Elisha Mitchell is the subject of several mysteries connected with the mountain. While it is undisputed that Mitchell was the first man to scientifically establish that the tallest peak in eastern North America lay in the Black Mountains, there is some doubt both today and at the time as to whether he ever actually set foot on the peak of Mount Mitchell itself. The poor professor lost his life trying to clear that mystery up.

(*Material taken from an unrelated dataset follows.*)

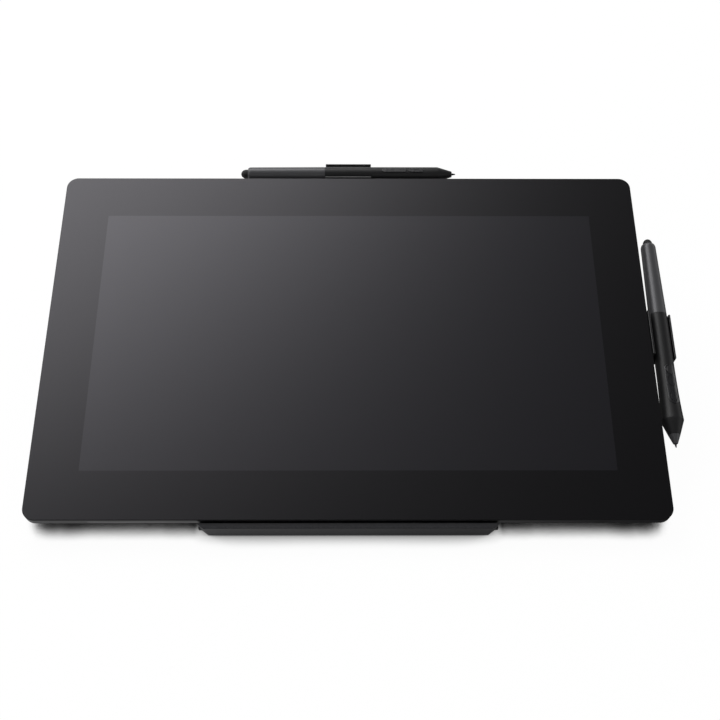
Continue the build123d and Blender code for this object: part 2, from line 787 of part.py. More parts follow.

Other mysteries associated with the mountain include airplane crashes, the mountain’s role in World War II, the whereabouts of a Hollywood movie filmed on the mountain, the massive death of its trees, and even one of the few unsolved cases of a UFO sighting that was reported to Project Blue Book. This book only scratches the surface of Mount Mitchell’s many mysteries and fascinating history, but it is hoped that the reader will find something of the “old mountain of mystery and death” that inspires further investigation—just beware of Mitchell’s fate.